● Objective:
Seek out every line containing the word "finishes", and copy each.

● Dataset content:
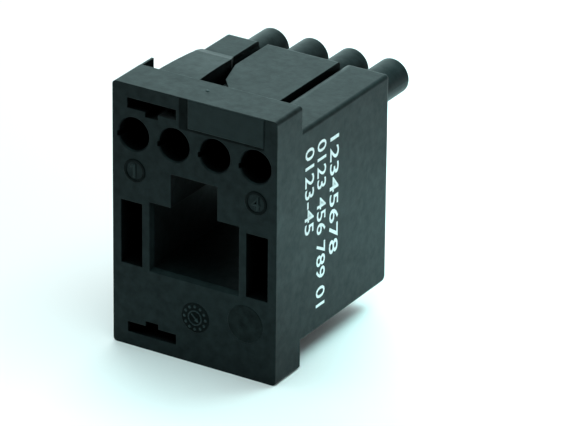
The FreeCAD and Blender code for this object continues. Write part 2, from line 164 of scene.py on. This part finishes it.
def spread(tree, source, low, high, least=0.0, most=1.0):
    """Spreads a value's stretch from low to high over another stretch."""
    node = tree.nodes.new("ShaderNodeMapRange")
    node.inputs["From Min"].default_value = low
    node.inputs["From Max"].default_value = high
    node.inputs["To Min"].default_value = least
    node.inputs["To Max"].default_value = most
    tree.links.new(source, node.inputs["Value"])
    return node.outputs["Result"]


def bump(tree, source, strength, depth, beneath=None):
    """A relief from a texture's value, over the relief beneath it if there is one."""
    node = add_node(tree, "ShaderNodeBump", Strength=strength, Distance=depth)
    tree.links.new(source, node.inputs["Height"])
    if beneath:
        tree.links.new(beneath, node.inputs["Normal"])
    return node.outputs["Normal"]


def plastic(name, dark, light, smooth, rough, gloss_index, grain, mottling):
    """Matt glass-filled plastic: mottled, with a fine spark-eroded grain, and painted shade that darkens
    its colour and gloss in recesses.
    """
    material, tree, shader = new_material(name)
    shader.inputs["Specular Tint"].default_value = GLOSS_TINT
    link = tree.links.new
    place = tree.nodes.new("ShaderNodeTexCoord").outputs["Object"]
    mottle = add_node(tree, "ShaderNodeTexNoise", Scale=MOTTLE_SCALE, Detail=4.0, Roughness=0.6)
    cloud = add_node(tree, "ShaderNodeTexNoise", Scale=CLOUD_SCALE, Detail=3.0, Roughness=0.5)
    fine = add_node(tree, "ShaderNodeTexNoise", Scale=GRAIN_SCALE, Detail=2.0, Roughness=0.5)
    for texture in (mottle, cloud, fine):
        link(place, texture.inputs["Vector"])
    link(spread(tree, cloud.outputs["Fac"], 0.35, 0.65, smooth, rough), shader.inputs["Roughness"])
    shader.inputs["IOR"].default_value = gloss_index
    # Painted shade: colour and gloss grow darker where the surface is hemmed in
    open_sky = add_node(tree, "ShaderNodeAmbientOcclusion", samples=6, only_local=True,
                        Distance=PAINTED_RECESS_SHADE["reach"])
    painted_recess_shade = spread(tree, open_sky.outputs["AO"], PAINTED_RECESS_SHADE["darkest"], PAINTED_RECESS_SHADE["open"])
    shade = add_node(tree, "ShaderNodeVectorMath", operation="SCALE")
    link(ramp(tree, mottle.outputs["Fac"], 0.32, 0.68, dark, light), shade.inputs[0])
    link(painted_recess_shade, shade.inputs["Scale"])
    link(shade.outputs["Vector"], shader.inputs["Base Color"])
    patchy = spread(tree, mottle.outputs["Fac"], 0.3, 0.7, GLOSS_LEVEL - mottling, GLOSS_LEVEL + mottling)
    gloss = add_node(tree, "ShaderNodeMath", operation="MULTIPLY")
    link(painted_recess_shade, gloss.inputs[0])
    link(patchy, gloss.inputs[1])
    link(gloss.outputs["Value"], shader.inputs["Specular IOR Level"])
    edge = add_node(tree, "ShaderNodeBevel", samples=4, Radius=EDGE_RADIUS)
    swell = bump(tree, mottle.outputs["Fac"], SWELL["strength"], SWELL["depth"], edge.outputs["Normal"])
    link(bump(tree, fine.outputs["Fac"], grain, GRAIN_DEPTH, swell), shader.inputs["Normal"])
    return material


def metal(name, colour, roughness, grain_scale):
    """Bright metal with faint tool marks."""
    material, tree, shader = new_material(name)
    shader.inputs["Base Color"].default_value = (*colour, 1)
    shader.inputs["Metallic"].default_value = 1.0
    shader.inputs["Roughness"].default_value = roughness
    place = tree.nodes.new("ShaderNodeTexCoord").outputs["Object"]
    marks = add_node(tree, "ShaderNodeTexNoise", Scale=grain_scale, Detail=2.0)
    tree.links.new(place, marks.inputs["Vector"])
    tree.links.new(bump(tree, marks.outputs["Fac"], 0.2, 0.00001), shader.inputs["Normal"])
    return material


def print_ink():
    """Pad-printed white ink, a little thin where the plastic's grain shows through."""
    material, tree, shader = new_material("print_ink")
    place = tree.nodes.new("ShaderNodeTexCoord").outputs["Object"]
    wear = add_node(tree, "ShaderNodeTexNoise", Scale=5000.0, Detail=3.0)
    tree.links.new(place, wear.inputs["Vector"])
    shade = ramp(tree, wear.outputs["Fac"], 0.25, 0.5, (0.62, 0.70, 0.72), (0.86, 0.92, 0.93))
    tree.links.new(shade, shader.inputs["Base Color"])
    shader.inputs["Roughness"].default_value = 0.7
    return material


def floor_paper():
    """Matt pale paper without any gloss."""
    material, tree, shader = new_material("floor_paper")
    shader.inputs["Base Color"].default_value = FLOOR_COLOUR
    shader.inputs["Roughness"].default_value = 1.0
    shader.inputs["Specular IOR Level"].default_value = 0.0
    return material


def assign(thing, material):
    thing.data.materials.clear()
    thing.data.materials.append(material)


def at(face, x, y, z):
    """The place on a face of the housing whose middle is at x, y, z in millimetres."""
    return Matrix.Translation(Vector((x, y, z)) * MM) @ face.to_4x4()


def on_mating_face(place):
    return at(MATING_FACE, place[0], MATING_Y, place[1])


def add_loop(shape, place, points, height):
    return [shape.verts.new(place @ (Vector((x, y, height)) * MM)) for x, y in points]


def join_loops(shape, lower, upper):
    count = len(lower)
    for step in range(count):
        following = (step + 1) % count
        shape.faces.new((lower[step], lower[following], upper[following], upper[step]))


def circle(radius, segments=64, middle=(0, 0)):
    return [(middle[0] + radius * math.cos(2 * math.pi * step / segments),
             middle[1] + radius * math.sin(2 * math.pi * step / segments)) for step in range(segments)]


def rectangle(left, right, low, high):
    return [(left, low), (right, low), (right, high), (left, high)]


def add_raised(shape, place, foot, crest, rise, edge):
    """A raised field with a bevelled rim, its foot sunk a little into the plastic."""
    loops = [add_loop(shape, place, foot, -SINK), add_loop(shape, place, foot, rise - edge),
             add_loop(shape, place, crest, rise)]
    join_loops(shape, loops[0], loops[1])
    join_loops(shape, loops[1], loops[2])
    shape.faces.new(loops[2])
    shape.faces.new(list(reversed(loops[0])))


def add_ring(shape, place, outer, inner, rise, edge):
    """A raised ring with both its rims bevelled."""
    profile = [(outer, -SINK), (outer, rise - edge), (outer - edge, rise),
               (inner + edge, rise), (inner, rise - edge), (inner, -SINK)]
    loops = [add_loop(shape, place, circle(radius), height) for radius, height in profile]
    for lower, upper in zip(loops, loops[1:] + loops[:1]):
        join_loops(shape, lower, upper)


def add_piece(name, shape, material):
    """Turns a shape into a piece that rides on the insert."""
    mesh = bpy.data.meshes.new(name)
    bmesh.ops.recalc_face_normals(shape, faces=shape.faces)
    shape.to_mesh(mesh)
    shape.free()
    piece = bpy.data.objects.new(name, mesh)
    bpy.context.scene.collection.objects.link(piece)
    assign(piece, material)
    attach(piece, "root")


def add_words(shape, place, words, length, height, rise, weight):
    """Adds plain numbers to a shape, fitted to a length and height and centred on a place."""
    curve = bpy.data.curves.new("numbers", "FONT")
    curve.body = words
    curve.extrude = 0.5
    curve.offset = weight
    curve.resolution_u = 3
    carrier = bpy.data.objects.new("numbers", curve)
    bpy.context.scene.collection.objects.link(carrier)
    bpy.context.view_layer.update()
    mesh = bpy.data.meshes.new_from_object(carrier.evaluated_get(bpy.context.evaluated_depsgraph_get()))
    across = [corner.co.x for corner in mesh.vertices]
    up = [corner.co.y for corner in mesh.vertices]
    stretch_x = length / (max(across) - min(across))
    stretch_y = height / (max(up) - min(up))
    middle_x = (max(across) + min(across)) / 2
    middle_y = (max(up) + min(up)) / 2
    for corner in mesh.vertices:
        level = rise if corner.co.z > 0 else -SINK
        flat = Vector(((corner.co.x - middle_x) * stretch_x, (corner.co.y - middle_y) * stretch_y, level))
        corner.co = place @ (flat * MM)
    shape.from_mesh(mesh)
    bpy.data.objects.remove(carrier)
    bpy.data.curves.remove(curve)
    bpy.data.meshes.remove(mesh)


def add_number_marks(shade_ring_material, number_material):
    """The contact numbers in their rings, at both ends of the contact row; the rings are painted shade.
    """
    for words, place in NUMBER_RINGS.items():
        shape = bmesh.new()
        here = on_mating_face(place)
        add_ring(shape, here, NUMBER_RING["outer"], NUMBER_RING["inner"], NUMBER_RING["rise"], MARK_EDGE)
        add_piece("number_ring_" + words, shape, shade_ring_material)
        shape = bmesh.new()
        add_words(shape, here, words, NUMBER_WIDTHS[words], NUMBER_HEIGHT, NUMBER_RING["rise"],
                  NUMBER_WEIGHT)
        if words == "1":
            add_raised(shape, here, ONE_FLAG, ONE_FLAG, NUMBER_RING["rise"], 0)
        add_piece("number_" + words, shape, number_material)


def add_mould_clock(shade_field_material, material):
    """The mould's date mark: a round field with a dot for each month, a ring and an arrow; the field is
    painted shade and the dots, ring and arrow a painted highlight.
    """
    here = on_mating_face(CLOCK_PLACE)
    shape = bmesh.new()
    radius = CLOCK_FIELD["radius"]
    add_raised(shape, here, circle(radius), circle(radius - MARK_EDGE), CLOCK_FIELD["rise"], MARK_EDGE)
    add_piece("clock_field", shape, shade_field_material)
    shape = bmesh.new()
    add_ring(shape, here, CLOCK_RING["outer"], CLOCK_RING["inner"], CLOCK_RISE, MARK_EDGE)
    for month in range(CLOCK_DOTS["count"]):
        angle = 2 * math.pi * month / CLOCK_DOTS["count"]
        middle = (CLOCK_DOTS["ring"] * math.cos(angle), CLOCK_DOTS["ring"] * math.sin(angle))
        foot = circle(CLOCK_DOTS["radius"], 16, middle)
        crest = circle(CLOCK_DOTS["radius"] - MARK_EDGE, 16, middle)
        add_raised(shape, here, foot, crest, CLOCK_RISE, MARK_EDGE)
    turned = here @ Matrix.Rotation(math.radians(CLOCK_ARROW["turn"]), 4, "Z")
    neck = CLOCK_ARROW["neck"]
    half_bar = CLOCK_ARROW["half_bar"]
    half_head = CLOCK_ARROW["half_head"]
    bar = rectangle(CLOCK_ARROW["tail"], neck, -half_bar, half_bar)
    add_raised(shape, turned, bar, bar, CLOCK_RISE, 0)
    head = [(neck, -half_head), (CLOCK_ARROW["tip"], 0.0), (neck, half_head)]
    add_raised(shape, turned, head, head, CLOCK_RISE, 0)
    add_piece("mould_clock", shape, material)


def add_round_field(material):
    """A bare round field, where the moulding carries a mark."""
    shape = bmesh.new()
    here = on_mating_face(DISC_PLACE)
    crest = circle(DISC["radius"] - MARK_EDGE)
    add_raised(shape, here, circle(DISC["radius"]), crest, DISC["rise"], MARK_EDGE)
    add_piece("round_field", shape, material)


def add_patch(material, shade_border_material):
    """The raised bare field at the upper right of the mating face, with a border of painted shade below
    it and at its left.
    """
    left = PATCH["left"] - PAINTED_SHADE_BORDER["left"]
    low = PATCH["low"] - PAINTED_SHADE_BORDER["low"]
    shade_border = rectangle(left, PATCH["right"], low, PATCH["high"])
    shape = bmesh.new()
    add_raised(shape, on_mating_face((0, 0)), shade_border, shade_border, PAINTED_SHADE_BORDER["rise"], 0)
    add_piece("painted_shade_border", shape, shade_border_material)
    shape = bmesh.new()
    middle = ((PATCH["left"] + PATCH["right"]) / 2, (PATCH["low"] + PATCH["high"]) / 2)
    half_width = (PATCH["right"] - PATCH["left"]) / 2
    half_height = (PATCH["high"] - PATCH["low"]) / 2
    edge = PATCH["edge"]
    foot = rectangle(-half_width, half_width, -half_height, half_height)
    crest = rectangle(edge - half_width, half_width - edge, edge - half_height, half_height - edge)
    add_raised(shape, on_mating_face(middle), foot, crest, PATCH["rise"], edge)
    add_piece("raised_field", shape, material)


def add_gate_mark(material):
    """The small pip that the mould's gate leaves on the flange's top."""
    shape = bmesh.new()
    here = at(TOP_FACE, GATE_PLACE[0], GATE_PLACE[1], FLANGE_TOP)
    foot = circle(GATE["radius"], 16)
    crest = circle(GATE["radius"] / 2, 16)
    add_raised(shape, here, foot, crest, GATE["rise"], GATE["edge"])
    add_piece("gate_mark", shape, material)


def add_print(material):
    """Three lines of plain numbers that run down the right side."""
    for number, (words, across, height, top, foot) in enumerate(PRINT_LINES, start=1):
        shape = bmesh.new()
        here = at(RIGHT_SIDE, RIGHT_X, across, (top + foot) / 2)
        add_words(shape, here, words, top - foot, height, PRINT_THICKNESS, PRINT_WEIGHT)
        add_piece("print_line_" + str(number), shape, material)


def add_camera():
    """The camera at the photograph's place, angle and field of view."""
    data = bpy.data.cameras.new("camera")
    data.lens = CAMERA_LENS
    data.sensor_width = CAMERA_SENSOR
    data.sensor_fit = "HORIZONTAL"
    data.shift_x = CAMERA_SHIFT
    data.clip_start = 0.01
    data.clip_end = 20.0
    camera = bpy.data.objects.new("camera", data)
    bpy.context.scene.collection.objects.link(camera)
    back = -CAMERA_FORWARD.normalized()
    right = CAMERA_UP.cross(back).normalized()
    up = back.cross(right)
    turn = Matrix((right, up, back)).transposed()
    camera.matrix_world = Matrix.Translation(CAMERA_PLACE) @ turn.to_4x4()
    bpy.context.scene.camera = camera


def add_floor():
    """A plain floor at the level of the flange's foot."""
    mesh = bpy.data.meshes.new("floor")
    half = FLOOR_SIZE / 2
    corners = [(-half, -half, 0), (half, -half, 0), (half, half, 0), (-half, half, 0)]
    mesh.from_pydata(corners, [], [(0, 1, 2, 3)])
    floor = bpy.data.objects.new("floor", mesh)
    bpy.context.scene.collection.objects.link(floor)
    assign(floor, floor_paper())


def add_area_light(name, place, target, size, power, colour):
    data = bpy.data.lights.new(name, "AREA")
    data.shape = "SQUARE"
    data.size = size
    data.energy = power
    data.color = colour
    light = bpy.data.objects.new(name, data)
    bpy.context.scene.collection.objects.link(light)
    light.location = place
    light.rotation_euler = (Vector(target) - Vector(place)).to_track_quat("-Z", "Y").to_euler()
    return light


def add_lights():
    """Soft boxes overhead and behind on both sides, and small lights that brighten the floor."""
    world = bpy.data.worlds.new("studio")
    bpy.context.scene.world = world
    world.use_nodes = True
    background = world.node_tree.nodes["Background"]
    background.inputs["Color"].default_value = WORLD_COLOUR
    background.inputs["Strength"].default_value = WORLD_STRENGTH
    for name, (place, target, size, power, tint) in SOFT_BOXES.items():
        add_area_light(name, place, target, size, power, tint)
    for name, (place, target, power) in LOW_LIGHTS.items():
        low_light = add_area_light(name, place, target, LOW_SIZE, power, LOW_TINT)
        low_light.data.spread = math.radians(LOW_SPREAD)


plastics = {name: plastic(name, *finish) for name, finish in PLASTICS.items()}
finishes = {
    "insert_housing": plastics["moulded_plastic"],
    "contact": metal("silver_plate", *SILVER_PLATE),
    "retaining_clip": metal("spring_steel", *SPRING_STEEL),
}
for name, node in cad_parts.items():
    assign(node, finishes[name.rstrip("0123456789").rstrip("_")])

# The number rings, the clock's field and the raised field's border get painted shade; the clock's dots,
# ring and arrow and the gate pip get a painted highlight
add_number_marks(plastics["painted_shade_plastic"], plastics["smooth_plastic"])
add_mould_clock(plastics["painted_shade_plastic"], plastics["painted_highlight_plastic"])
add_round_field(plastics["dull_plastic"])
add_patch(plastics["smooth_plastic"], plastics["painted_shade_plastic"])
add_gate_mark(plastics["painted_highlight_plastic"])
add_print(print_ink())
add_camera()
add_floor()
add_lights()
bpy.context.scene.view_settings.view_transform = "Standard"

● Result for this exercise:
The FreeCAD and Blender code for this object continues. Write part 2, from line 164 of scene.py on. This part finishes it.
finishes = {
    assign(node, finishes[name.rstrip("0123456789").rstrip("_")])